■ **Exercise brief**
Reproduce every entry exactly as shown.

■ **Dataset excerpt**
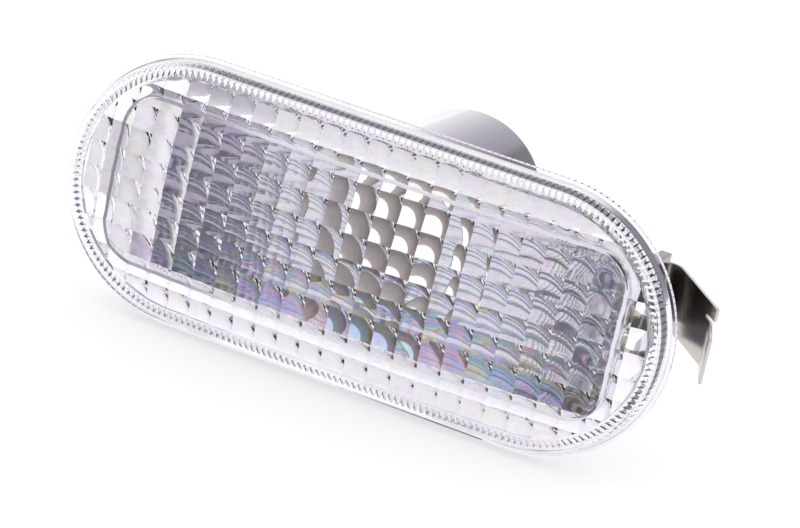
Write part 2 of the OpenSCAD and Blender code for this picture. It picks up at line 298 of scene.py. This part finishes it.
def obround_block(name, radius, half_span, low, high):
    bm = bmesh.new()
    edges = obround_loop(bm, radius, half_span, low)
    top = carry_round(bm, edges, half_span, [(radius, high)])
    bmesh.ops.edgeloop_fill(bm, edges=edges)
    bmesh.ops.edgeloop_fill(bm, edges=top)
    return to_object(name, bm)


def rounded_block(name, size_x, size_y, radius, low, high, draft=0.0, steps=14):
    """A block with rounded corners, whose sides lean out by the draft from bottom to top."""
    bm = bmesh.new()
    place = Matrix.Translation((0, 0, low)) @ Matrix.Diagonal((size_x, size_y, 1, 1))
    bmesh.ops.create_grid(bm, x_segments=1, y_segments=1, size=0.5, matrix=place)
    bmesh.ops.bevel(bm, geom=bm.verts[:], offset=radius, offset_type="OFFSET", affect="VERTICES",
                    segments=steps, profile=0.5, material=-1)
    top = raise_faces(bm, (0, 0, high - low))
    bmesh.ops.scale(bm, vec=(1 + 2 * draft / size_x, 1 + 2 * draft / size_y, 1), verts=top)
    return to_object(name, bm)


def raise_faces(bm, rise):
    """Extrudes every face of an open sheet into a closed block, and gives its new vertices."""
    grown = bmesh.ops.extrude_face_region(bm, geom=bm.faces[:])["geom"]
    top = picked(grown, bmesh.types.BMVert)
    bmesh.ops.translate(bm, vec=rise, verts=top)
    return top


def relief_block(name, columns, rows, height, cap):
    """A block between the level cap and a surface, whose height comes from a function of two grid
    lines."""
    bm = bmesh.new()
    bmesh.ops.create_grid(bm, x_segments=len(columns) - 1, y_segments=len(rows) - 1, size=1)
    places = {}
    for vert in bm.verts:
        i = round((vert.co.x + 1) / 2 * (len(columns) - 1))
        j = round((vert.co.y + 1) / 2 * (len(rows) - 1))
        places[vert] = (i, j)
    for vert, (i, j) in places.items():
        vert.co = (columns[i][0], rows[j][0], height(columns[i], rows[j]))
    for vert in raise_faces(bm, (0, 0, 0)):
        vert.co.z = cap
    return to_object(name, bm)


def box_block(name, low, high, bevel=0.0002):
    bm = bmesh.new()
    low, high = Vector(low), Vector(high)
    bmesh.ops.create_cube(bm, size=1, matrix=Matrix.Translation((low + high) / 2)
                          @ Matrix.Diagonal((*(high - low), 1)))
    if bevel:
        bmesh.ops.bevel(bm, geom=bm.edges[:], offset=bevel, offset_type="OFFSET", affect="EDGES",
                        segments=2, profile=0.5, material=-1)
    return to_object(name, bm)


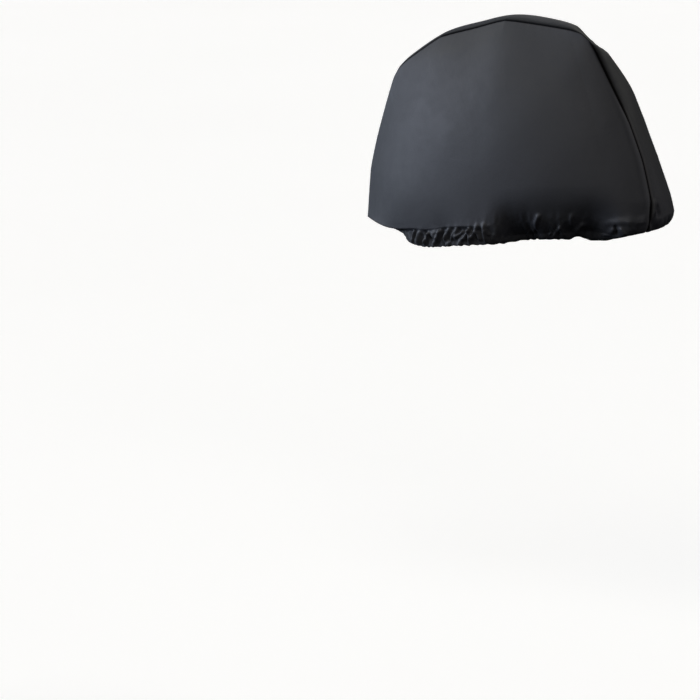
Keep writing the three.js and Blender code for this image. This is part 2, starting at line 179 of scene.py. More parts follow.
# Places where the elastic draws a panel's foot in, between x0 and x1 with soft ends: how deep, how far
# above the brim the hollow starts, and how far below the brim it is deepest.
HOLLOW_COLUMNS = "x0 x1 end depth top foot"
HOLLOWS = {
    -1: table(HOLLOW_COLUMNS, [
        (-150, -70, 60, 5.5, 66, 0),
        (60, 168, 44, 28, 54, 24),
        (50, 76, 20, 14, 36, 24),
        (166, 180, 40, 12, 38, 24),
    ]),
    1: table(HOLLOW_COLUMNS, [
        (-60, 30, 44, 16, 44, 24),
        (100, 176, 30, 26, 52, 24),
    ]),
}


TINY = 1e-12                  # keeps a vector without length from being divided by nothing


def smooth(low, high, value):
    """0 up to low, 1 from high on, and a soft step between."""
    share = np.clip((np.asarray(value, float) - low) / (high - low), 0, 1)
    return share * share * (3 - 2 * share)


def lerp(a, b, share):
    return a + (b - a) * share


def unit(vectors):
    return vectors / np.maximum(np.linalg.norm(vectors, axis=-1, keepdims=True), TINY)


def lengths_along(points, axis=0):
    """Running length, from 0, of the lines of points along an axis."""
    steps = np.linalg.norm(np.diff(points, axis=axis), axis=-1)
    return np.concatenate([np.zeros_like(steps.take([0], axis)), np.cumsum(steps, axis=axis)], axis)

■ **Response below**
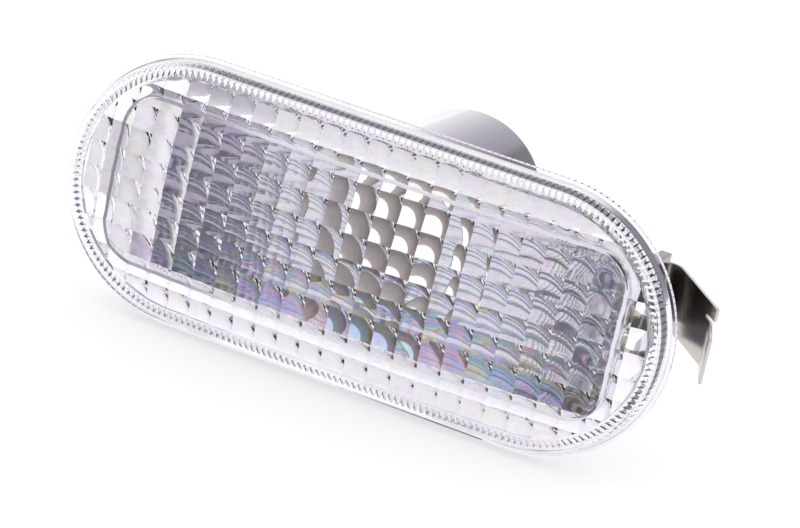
Write part 2 of the OpenSCAD and Blender code for this picture. It picks up at line 298 of scene.py. This part finishes it.
def obround_block(name, radius, half_span, low, high):
    bm = bmesh.new()
    edges = obround_loop(bm, radius, half_span, low)
    top = carry_round(bm, edges, half_span, [(radius, high)])
    bmesh.ops.edgeloop_fill(bm, edges=edges)
    bmesh.ops.edgeloop_fill(bm, edges=top)
    return to_object(name, bm)


def rounded_block(name, size_x, size_y, radius, low, high, draft=0.0, steps=14):
    """A block with rounded corners, whose sides lean out by the draft from bottom to top."""
    bm = bmesh.new()
    place = Matrix.Translation((0, 0, low)) @ Matrix.Diagonal((size_x, size_y, 1, 1))
    bmesh.ops.create_grid(bm, x_segments=1, y_segments=1, size=0.5, matrix=place)
    bmesh.ops.bevel(bm, geom=bm.verts[:], offset=radius, offset_type="OFFSET", affect="VERTICES",
                    segments=steps, profile=0.5, material=-1)
    top = raise_faces(bm, (0, 0, high - low))
    bmesh.ops.scale(bm, vec=(1 + 2 * draft / size_x, 1 + 2 * draft / size_y, 1), verts=top)
    return to_object(name, bm)


def raise_faces(bm, rise):
    """Extrudes every face of an open sheet into a closed block, and gives its new vertices."""
    grown = bmesh.ops.extrude_face_region(bm, geom=bm.faces[:])["geom"]
    top = picked(grown, bmesh.types.BMVert)
    bmesh.ops.translate(bm, vec=rise, verts=top)
    return top


def relief_block(name, columns, rows, height, cap):
    """A block between the level cap and a surface, whose height comes from a function of two grid
    lines."""
    bm = bmesh.new()
    bmesh.ops.create_grid(bm, x_segments=len(columns) - 1, y_segments=len(rows) - 1, size=1)
    places = {}
    for vert in bm.verts:
        i = round((vert.co.x + 1) / 2 * (len(columns) - 1))
        j = round((vert.co.y + 1) / 2 * (len(rows) - 1))
        places[vert] = (i, j)
    for vert, (i, j) in places.items():
        vert.co = (columns[i][0], rows[j][0], height(columns[i], rows[j]))
    for vert in raise_faces(bm, (0, 0, 0)):
        vert.co.z = cap
    return to_object(name, bm)


def box_block(name, low, high, bevel=0.0002):
    bm = bmesh.new()
    low, high = Vector(low), Vector(high)
    bmesh.ops.create_cube(bm, size=1, matrix=Matrix.Translation((low + high) / 2)
                          @ Matrix.Diagonal((*(high - low), 1)))
    if bevel:
        bmesh.ops.bevel(bm, geom=bm.edges[:], offset=bevel, offset_type="OFFSET", affect="EDGES",
                        segments=2, profile=0.5, material=-1)
    return to_object(name, bm)


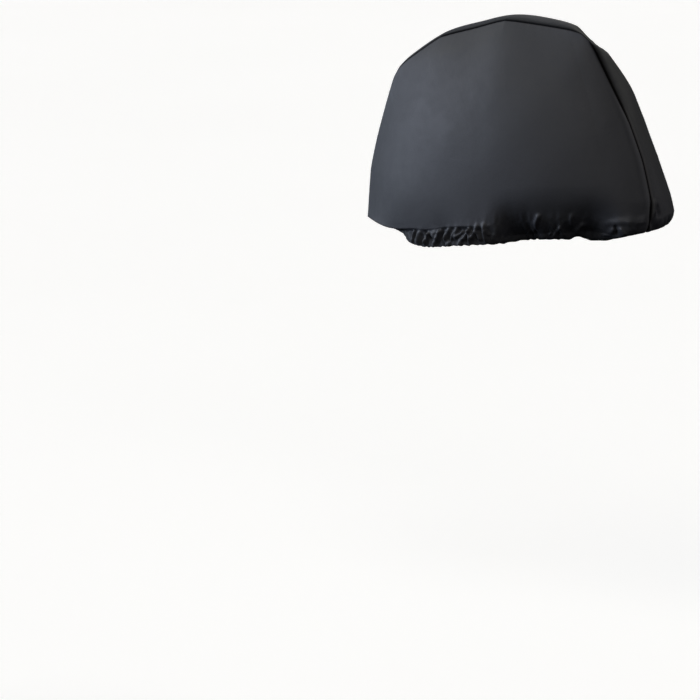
Keep writing the three.js and Blender code for this image. This is part 2, starting at line 179 of scene.py. More parts follow.
# Places where the elastic draws a panel's foot in, between x0 and x1 with soft ends: how deep, how far
# above the brim the hollow starts, and how far below the brim it is deepest.
HOLLOW_COLUMNS = "x0 x1 end depth top foot"
HOLLOWS = {
    -1: table(HOLLOW_COLUMNS, [
        (-150, -70, 60, 5.5, 66, 0),
        (60, 168, 44, 28, 54, 24),
        (50, 76, 20, 14, 36, 24),
        (166, 180, 40, 12, 38, 24),
    ]),
    1: table(HOLLOW_COLUMNS, [
        (-60, 30, 44, 16, 44, 24),
        (100, 176, 30, 26, 52, 24),
    ]),
}


TINY = 1e-12                  # keeps a vector without length from being divided by nothing


def smooth(low, high, value):
    """0 up to low, 1 from high on, and a soft step between."""
    share = np.clip((np.asarray(value, float) - low) / (high - low), 0, 1)
    return share * share * (3 - 2 * share)


def lerp(a, b, share):
    return a + (b - a) * share


def unit(vectors):
    return vectors / np.maximum(np.linalg.norm(vectors, axis=-1, keepdims=True), TINY)


def lengths_along(points, axis=0):
    """Running length, from 0, of the lines of points along an axis."""
    steps = np.linalg.norm(np.diff(points, axis=axis), axis=-1)
    return np.concatenate([np.zeros_like(steps.take([0], axis)), np.cumsum(steps, axis=axis)], axis)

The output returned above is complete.